Mr. Morris is given an extraordinary opportunity to witness heart surgery in Columbia Presbyterian Med Center. He not only observes high risks heart transplants or both adult and peds, but he also gets to "learn" from the gifted, steady & stalwart hands of doctors Craig Smith, Mehmet Oz, Jan Quaegebeur, & their team of "super-fellow" MDs, anesthesiologists, perfusionists, PAs, OR nurses & cardiac nurses. The book is not only gives a brief glimpse into the mastery of cardiothoracic surgery, but includes very real consequences its failures- return surgeries in already high risk patients, the double heartbreak of unsuccessful transplant in a peds case, for examples. Mr. Morris also gives us insight into where the specialty is moving - cardiac radio-intervention/surgeon is the product of the cardiac and radiology specialty: minimally invasive cardiac procedures to open arterial blockages vs open chest or "on pump" CABGs.
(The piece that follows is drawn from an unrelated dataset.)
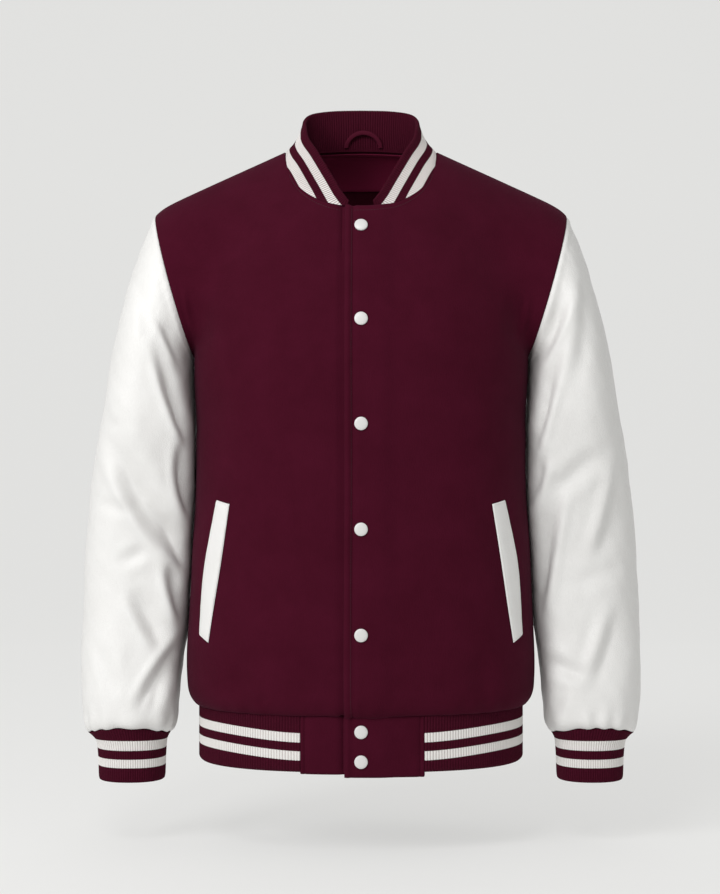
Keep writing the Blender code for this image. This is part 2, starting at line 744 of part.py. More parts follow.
def body_at(turn, z):
    """Point and outward normal of the front at a turn and a height below the chest."""
    level = level_at(z)
    return body_ring(turn, level), panel_normal(True, turn / 90, level)


def front_at(z):
    """Outer point and normal of the upper front on the centre line."""
    level = last_before(0.0, CHEST + 1.0, lambda place: panel(True, 0.0, place).z < z)
    along = panel(True, 0.0, level + NORMAL_STEP) - panel(True, 0.0, level - NORMAL_STEP)
    return panel(True, 0.0, level), Vector((0, -along.z, along.y)).normalized()


def make_snaps(enamel):
    for number, z in enumerate(SNAP_HEIGHTS, start=1):
        if z > HEM_TOP:
            centre, axis = front_at(z)
        else:
            centre, axis = hem_point(0.0, z, TAB_END["left"])
        centre = centre + axis * (LAP_LIFT + SEAM_GAP)
        upright = axis.cross(Vector((1, 0, 0))).normalized()
        mesh = bmesh.new()
        rings = []
        for radius, height in SNAP_PROFILE:
            row = []
            for index in range(SNAP_SIDES):
                angle = 2 * math.pi * index / SNAP_SIDES
                spoke = Vector((1, 0, 0)) * math.cos(angle) + upright * math.sin(angle)
                point = centre + spoke * radius * SNAP_RADIUS + axis * height * SNAP_HEIGHT
                row.append(mesh.verts.new(point))
            rings.append(row)
        for low, high in zip(rings, rings[1:]):
            for index in range(SNAP_SIDES):
                after = (index + 1) % SNAP_SIDES
                mesh.faces.new((low[index], low[after], high[after], high[index]))
        mesh.faces.new(rings[0])
        tip = mesh.verts.new(centre + axis * SNAP_HEIGHT)
        for index in range(SNAP_SIDES):
            mesh.faces.new((rings[-1][index], rings[-1][(index + 1) % SNAP_SIDES], tip))
        finish(f"snap_{number}", mesh, enamel)


def make_neck_inside(back_inside, tape, lining):
    """Tape along the back neck seam and the facing below it, both from the back's points."""
    top_row, below_row = back_inside[-1], back_inside[-2]

    def between(from_top=None, from_below=None):
        line = []
        for (top, top_way), (below, below_way) in zip(top_row, below_row):
            run = (below - top).length
            share = from_top / run if from_top else 1 - from_below / run
            line.append((top.lerp(below, share), top_way.lerp(below_way, share).normalized()))
        return line

    bands = (
        ("neck_tape", [between(from_below=INSIDE_GAP), between(from_top=TAPE_TOP)], tape),
        ("back_neck_facing", back_inside[-FACING_ROWS:-1], lining),
    )
    for name, lines, material in bands:
        outer = [[point + way * INSIDE_GAP for point, way in line] for line in lines]
        inner = [[point + way * (INSIDE_GAP + TAPE_WALL) for point, way in line] for line in lines]
        solid(name, outer, inner, False, material)


def make_hanger_loop(tape):
    """Flat strap bent to an arch, its feet at the neck seam against the collar's inside."""
    outer, inner = [], []
    for index in range(LOOP_STEPS + 1):
        angle = math.pi * index / LOOP_STEPS
        out_row, in_row = [], []
        for band in (LOOP_BAND / 2, -LOOP_BAND / 2):
            x = LOOP_MIDDLE_X - (LOOP_HALF_WIDTH + band) * math.cos(angle)
            height = LOOP_FOOT + (LOOP_RISE + band) * math.sin(angle)
            point, normal = collar_inside(x, height)
            lift = INSIDE_GAP + LOOP_STANDOFF * math.sin(angle)
            out_row.append(point - normal * lift)
            in_row.append(point - normal * (lift + LOOP_WALL))
        outer.append(out_row)
        inner.append(in_row)
    solid("hanger_loop", outer, inner, False, tape)


def collar_inside(x, height):
    """Collar's inner face at x near the centre back, a height above the neck seam."""
    down = 1 - height / COLLAR_BACK_HEIGHT
    place = last_before(0.5, 1.5, lambda along: collar_side(along, down)[0].x < x)
    point, normal = collar_side(place, down)
    return point - normal * COLLAR_WALL, normal


for old in list(bpy.data.objects):
    bpy.data.objects.remove(old, do_unlink=True)

wool = surface_material("wool")
leather = surface_material("leather")
knit = surface_material("rib_knit")
enamel = surface_material("snap_enamel")
tape = surface_material("tape")
lining = surface_material("lining")

make_fronts(wool)
back_inside = make_back(wool)
make_sleeves(leather)
make_cuffs(knit)
make_hem(knit, wool)
make_collar(knit)
make_welts(leather)
make_snaps(enamel)
make_neck_inside(back_inside, tape, lining)
make_hanger_loop(tape)
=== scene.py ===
import math

import bmesh
import bpy
import numpy as np
from mathutils import Matrix, Vector


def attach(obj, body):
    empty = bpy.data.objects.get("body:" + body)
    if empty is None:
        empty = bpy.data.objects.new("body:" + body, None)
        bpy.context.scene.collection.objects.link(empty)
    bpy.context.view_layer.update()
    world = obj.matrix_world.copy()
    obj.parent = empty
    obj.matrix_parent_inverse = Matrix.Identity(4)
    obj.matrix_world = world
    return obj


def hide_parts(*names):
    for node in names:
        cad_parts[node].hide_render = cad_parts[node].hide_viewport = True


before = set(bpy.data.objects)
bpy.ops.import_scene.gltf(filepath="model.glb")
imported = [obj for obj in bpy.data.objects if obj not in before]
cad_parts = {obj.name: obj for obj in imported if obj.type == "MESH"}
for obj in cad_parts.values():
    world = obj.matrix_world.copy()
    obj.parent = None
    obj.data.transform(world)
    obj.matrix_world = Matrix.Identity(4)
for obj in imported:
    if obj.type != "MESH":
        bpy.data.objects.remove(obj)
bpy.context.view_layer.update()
bpy.ops.object.select_all(action="DESELECT")
print("frame loaded")


def mixed(a, b, share):
    return a + (b - a) * share


def smoothStep(low, high, value):
    t = np.clip((value - low) / (high - low), 0.0, 1.0)
    return t * t * (3 - 2 * t)


def hermite(start, end, pullIn, pullOut, t):
    return (
        start * (2 * t ** 3 - 3 * t ** 2 + 1)
        + end * (3 * t ** 2 - 2 * t ** 3)
        + pullIn * (t ** 3 - 2 * t ** 2 + t)
        + pullOut * (t ** 3 - t ** 2)
    )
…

Morris also discusses the shortcomings despite all the technical & medical wizardry. Its is a risky surgery with high mortality, hence the weekly Mortality & Morbidity (M&M) conferences. The specialty also relies research on while it comes under the fire of the very research which questions known established practice (ie studies of approtinin use in surgery).
Finally, Morris also addresses familiar issues of money & health care policy, practice standardization, & the medical industrial complex & its myriad payers & players; and brief paragraphs on medicare/medicare. The book was published in 2008, but leaves us with the heaviest, & most haunting question in everyone's mind - can we do better?